Records from a data collection:
· · · · · · ·

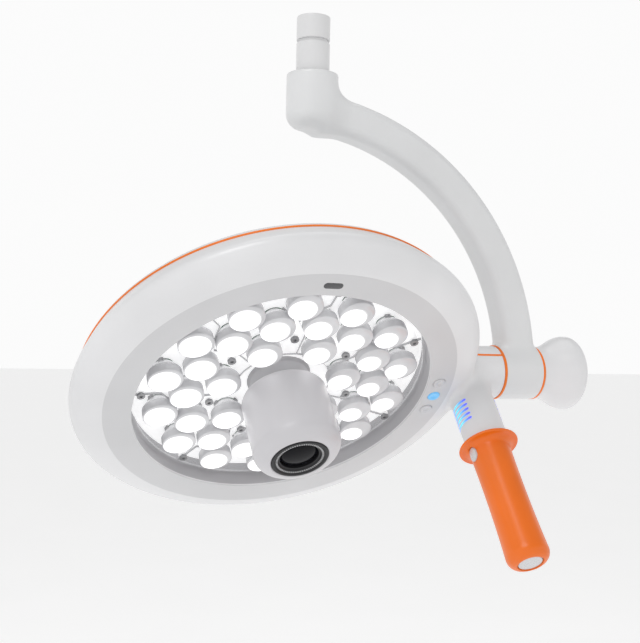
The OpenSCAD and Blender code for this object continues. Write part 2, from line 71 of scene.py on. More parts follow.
wall_low, wall_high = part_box("recess_wall")
HEAD_CENTRE = Vector(((wall_low.x + wall_high.x) / 2, HUB.y, HUB.z))
ROW = Matrix.Scale(MM, 4)
HEAD = frame_matrix(ACROSS, LIGHT, HEAD_CENTRE)
AXLE = frame_matrix(Vector((0, 0, -1)), ACROSS, Vector((0, HUB.y, HUB.z)))
HANDLE_X = 184.0
HANDLE = frame_matrix(ACROSS, GRIP, HEAD @ Vector((HANDLE_X, 0, 0)))

# ---------------------------------------------------------------- driving dimensions, as in the CAD
OPENING_R, BEZEL_R, HEAD_R, RIM_R, REAR_R = 130.0, 154.0, 179.5, 172.3, 171.8
BEZEL_H, RIM_H, REAR_DEPTH, SEAM, WALL = 33.6, 17.0, 32.0, 2.2, 3.0
RIM_FROM, RIM_TO = -12.0, 66.0
RIM_RX = (HEAD_R - BEZEL_R) / (1 - math.cos(math.radians(RIM_TO)))
RIM_RY = (BEZEL_H - RIM_H) / math.sin(math.radians(RIM_TO))
RIM_X = HEAD_R - RIM_RX
NECK_R, STUB_R, STUB_END, SLEEVE_END = 25.0, 19.4, 84.5, 203.4
HUB_R, RING_LEFT, RING_RIGHT, RING_W, GAP = 25.5, 189.7, 231.5, 2.4, 0.3
NECK_END = RING_LEFT - RING_W / 2 - GAP - HEAD_CENTRE.x / MM
BELL_FROM, BELL_TO, BELL_R = RING_RIGHT + RING_W / 2 + GAP, 276.0, 35.5
ARM_R, ARM_W, ARM_T, ARM_CORNER, ARM_TOP = 228.0, 33.0, 32.0, 9.0, 84.0
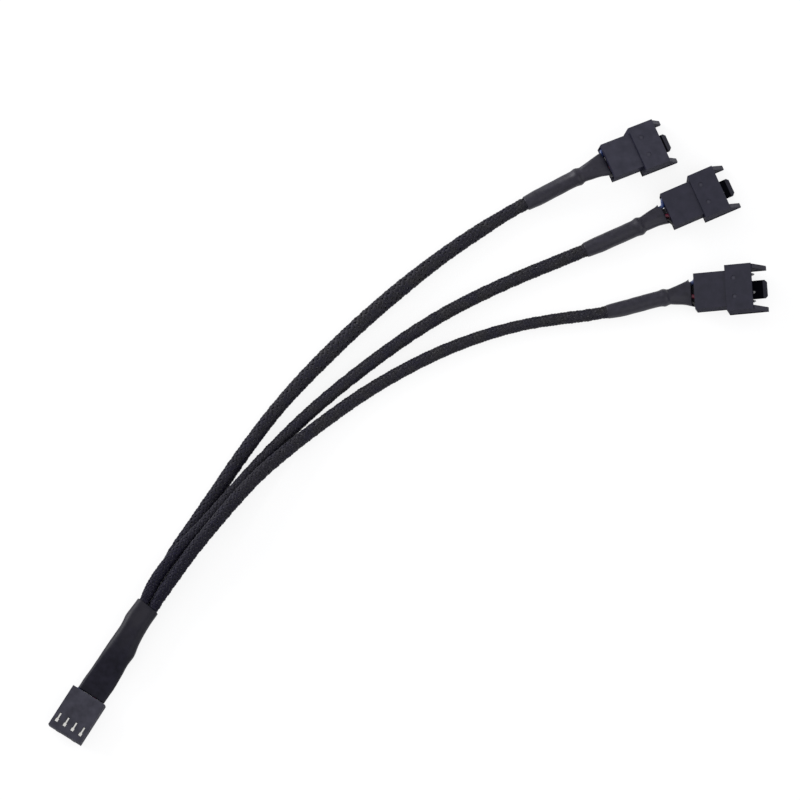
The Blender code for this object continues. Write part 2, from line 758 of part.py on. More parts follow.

· · · · · · ·

Exercise:
From the records above, extract each line exactly as shown.

Solution for this exercise:
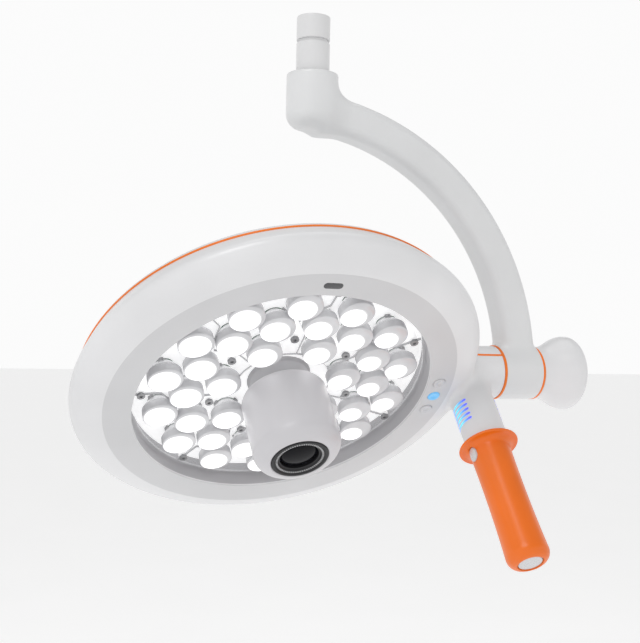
The OpenSCAD and Blender code for this object continues. Write part 2, from line 71 of scene.py on. More parts follow.
wall_low, wall_high = part_box("recess_wall")
HEAD_CENTRE = Vector(((wall_low.x + wall_high.x) / 2, HUB.y, HUB.z))
ROW = Matrix.Scale(MM, 4)
HEAD = frame_matrix(ACROSS, LIGHT, HEAD_CENTRE)
AXLE = frame_matrix(Vector((0, 0, -1)), ACROSS, Vector((0, HUB.y, HUB.z)))
HANDLE_X = 184.0
HANDLE = frame_matrix(ACROSS, GRIP, HEAD @ Vector((HANDLE_X, 0, 0)))

# ---------------------------------------------------------------- driving dimensions, as in the CAD
OPENING_R, BEZEL_R, HEAD_R, RIM_R, REAR_R = 130.0, 154.0, 179.5, 172.3, 171.8
BEZEL_H, RIM_H, REAR_DEPTH, SEAM, WALL = 33.6, 17.0, 32.0, 2.2, 3.0
RIM_FROM, RIM_TO = -12.0, 66.0
RIM_RX = (HEAD_R - BEZEL_R) / (1 - math.cos(math.radians(RIM_TO)))
RIM_RY = (BEZEL_H - RIM_H) / math.sin(math.radians(RIM_TO))
RIM_X = HEAD_R - RIM_RX
NECK_R, STUB_R, STUB_END, SLEEVE_END = 25.0, 19.4, 84.5, 203.4
HUB_R, RING_LEFT, RING_RIGHT, RING_W, GAP = 25.5, 189.7, 231.5, 2.4, 0.3
NECK_END = RING_LEFT - RING_W / 2 - GAP - HEAD_CENTRE.x / MM
BELL_FROM, BELL_TO, BELL_R = RING_RIGHT + RING_W / 2 + GAP, 276.0, 35.5
ARM_R, ARM_W, ARM_T, ARM_CORNER, ARM_TOP = 228.0, 33.0, 32.0, 9.0, 84.0
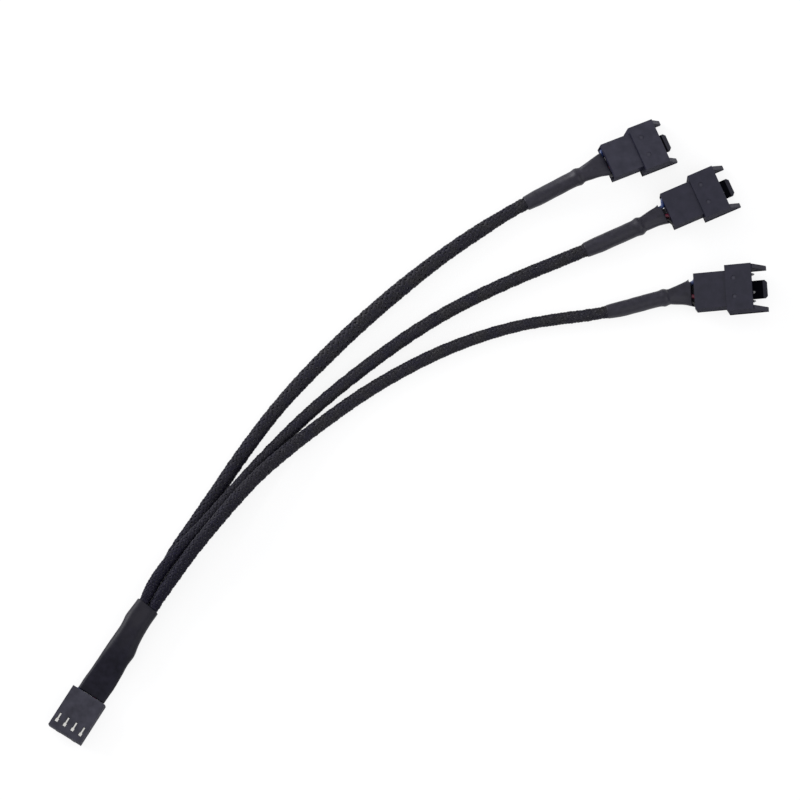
The Blender code for this object continues. Write part 2, from line 758 of part.py on. More parts follow.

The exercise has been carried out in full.